Supplied data
————————

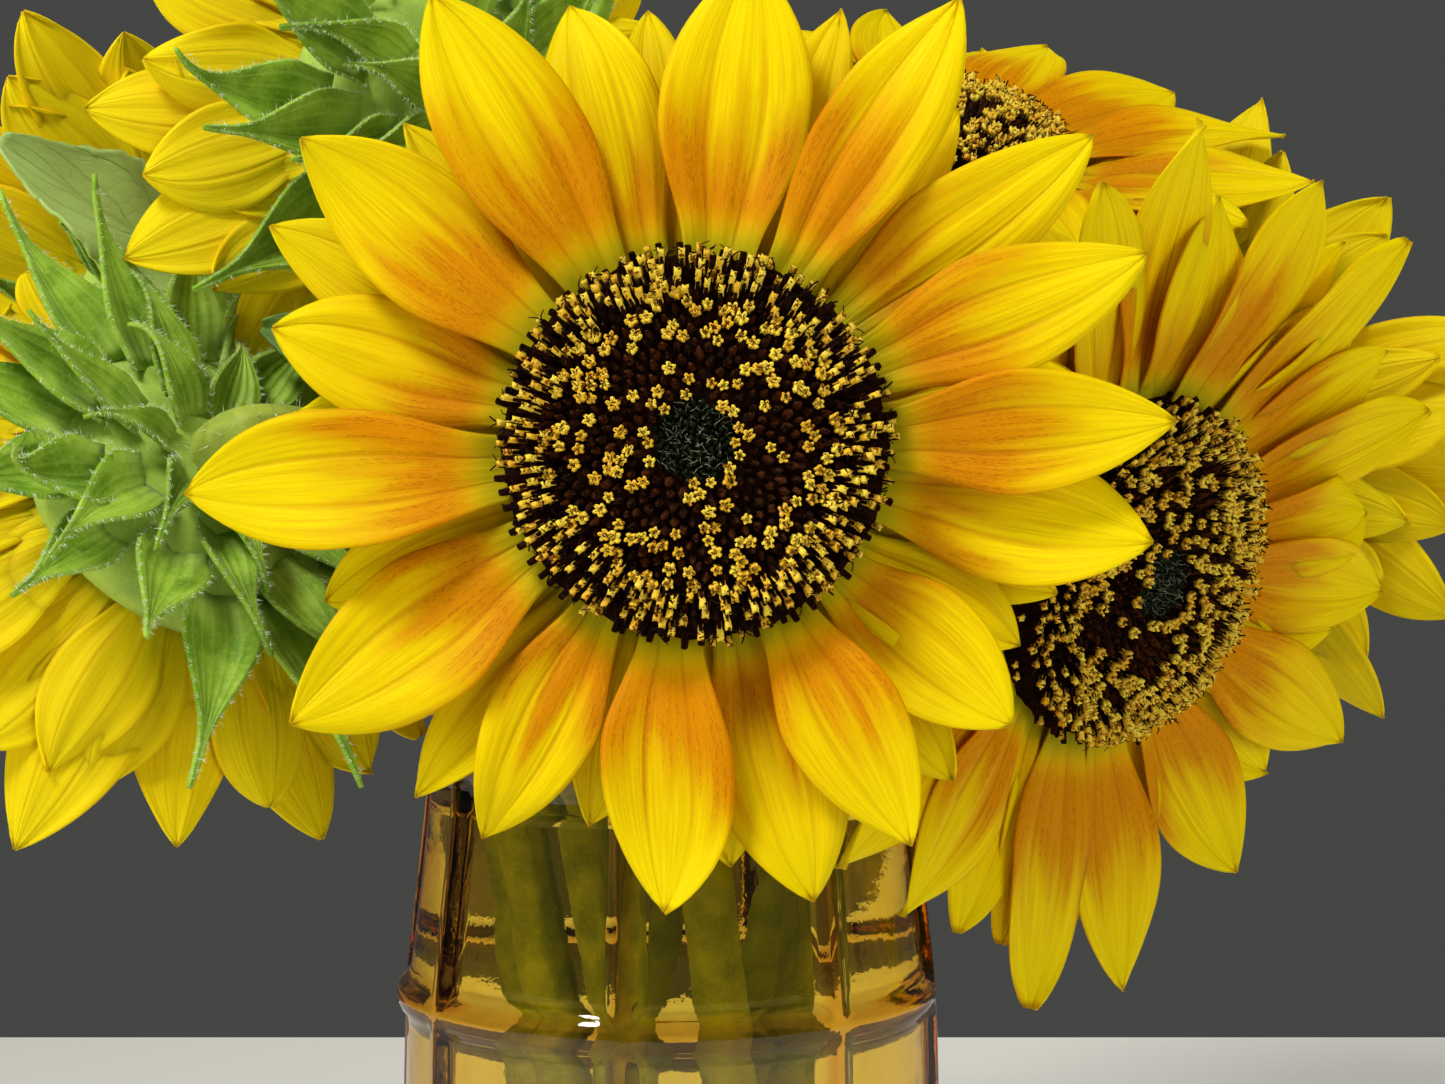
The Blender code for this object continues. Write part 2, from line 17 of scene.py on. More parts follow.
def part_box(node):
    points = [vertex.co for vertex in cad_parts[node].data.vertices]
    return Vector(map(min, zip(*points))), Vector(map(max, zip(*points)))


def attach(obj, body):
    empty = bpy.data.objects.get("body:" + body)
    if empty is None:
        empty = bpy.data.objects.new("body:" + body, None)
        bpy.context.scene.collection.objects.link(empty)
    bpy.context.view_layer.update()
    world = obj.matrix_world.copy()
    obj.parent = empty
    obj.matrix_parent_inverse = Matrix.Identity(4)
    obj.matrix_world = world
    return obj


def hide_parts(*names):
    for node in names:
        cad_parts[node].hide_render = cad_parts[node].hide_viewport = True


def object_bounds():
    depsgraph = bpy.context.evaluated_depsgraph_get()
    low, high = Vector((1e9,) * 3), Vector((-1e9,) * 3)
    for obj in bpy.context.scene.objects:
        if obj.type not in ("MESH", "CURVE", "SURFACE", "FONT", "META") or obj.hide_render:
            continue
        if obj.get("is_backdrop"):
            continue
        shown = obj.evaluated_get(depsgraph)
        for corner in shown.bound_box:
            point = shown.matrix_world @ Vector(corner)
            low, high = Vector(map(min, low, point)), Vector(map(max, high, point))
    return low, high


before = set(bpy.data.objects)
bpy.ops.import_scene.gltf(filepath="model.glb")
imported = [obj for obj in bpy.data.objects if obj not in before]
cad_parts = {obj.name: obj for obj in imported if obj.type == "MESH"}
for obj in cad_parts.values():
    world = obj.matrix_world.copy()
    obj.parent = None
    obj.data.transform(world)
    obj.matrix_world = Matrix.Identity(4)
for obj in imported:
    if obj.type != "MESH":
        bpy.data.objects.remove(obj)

————————

Task to complete
Copy the lines from the start of the data verbatim, stopping after the line containing "obj.parent = empty".

Correct output
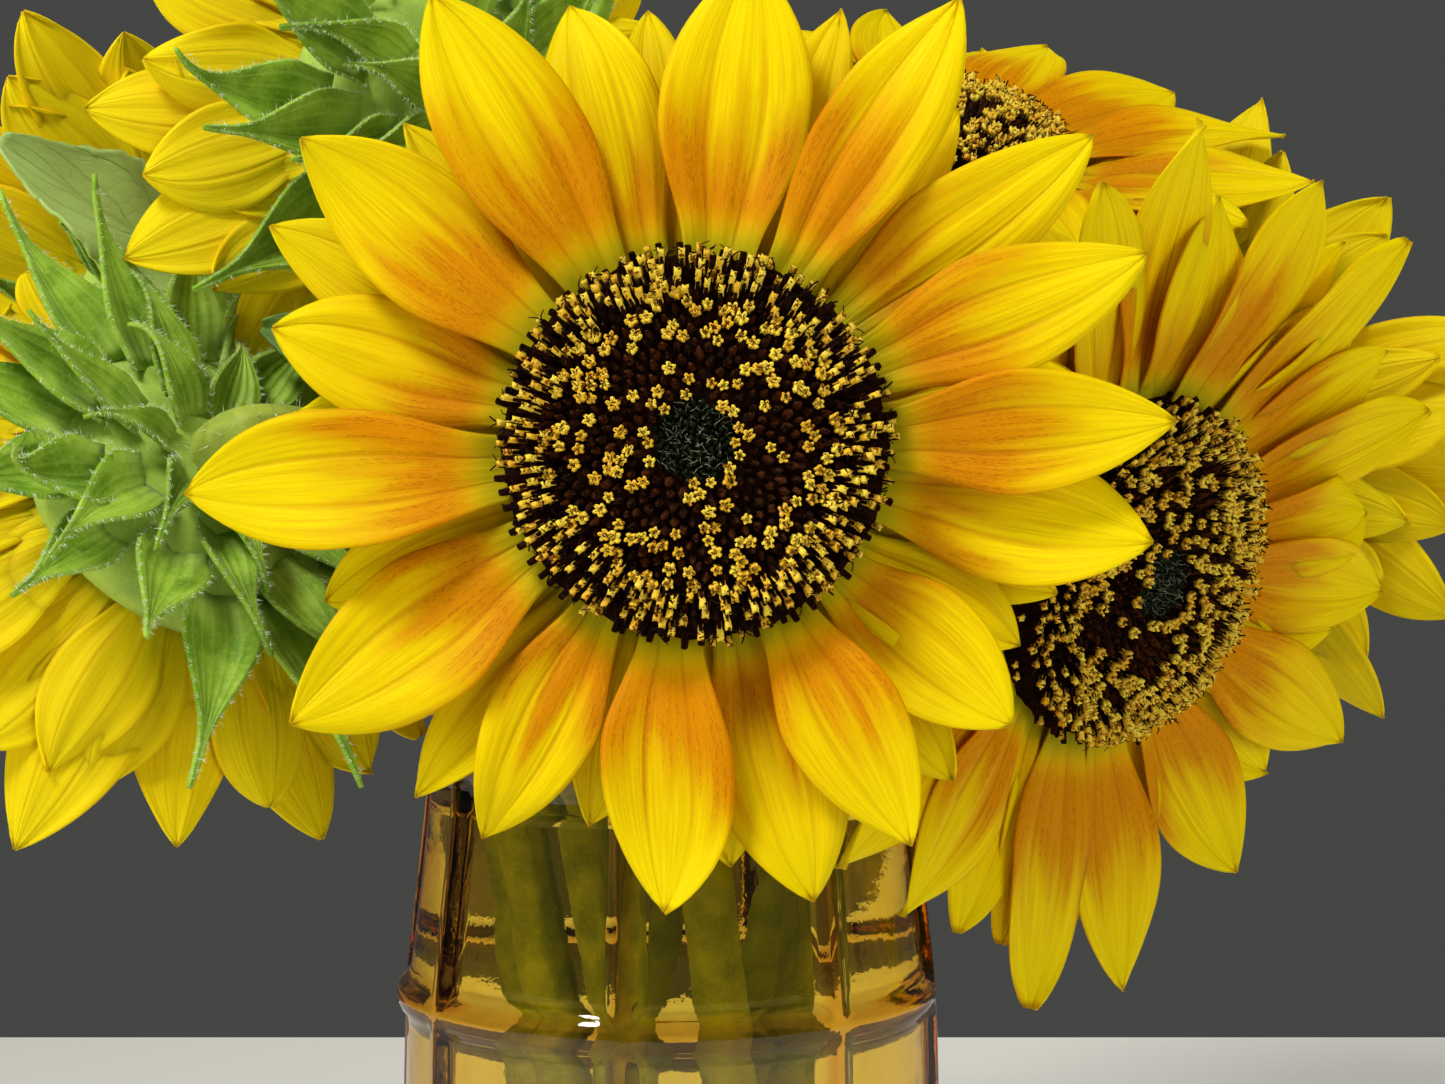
The Blender code for this object continues. Write part 2, from line 17 of scene.py on. More parts follow.
def part_box(node):
    points = [vertex.co for vertex in cad_parts[node].data.vertices]
    return Vector(map(min, zip(*points))), Vector(map(max, zip(*points)))


def attach(obj, body):
    empty = bpy.data.objects.get("body:" + body)
    if empty is None:
        empty = bpy.data.objects.new("body:" + body, None)
        bpy.context.scene.collection.objects.link(empty)
    bpy.context.view_layer.update()
    world = obj.matrix_world.copy()
    obj.parent = empty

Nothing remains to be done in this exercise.